Mit zahlreichen Geistlichen von diesseits und jenseits der Grenze, zusammen mit Tschechen von drüben und vielen Böhmerwäldlern von herüben, feierte der Bischof von Budweis den Gottesdienst, in den die Segnung der Kapelle mit eingebunden war. In seiner Predigt, die der hohe geistliche Würdenträger in tschechisch und deutsch hielt, rief er die Gläubigen auf, nach einer vierzigjährigen Epoche der Ungerechtigkeit in seinem Land das jetzt fehlende Bild durch ein noch schöneres zu ersetzen, "das durch ein marianisches Leben" der Gottesmutter gemalt werden sollte. "Wir kommen von beiden Seiten der Grenze, um Frieden zu stiften.
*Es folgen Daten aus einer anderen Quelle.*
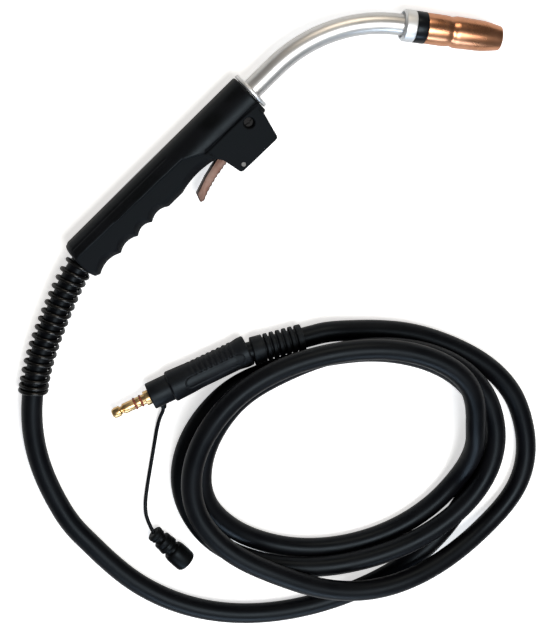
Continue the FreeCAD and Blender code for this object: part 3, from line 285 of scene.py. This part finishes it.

Unser Weg sollte eine Friedenswallfahrt, eine Versöhnungswallfahrt und eine Vergebungswallfahrt werden", meinte der Prediger, der auch daran erinnerte, daß geforderter Gerechtigkeit Versöhnung und Vergebung vorausgehen müßten. Beim Bild von der wunderbaren Heilung des Jakob Klauser, der an der Quelle beim Tussetfelsen sein Augenlicht wieder bekam, meinte der Bischof, daß wir alle, 'Um das Wunder eines besseren Sehens beten sollten, wenn der Nachbar neben uns steht, den wir oft in seiner Not nicht sehen. "Maria, Mutter und Schutzfrau des Böhmerwaldes, bitte für uns" so rief der geistliche Würdenträger in den Wald hinein, wo sein Ruf natürlich nicht ohne Echo verhallte: Deutsche und Tschechen, einträchtig nebeneinander sitzend, singend und betend, sie haben seinen Aufruf sicher verstanden und vielleicht in dieser Stunde schon begonnen, weitere Brücken des Verstehens zu bauen.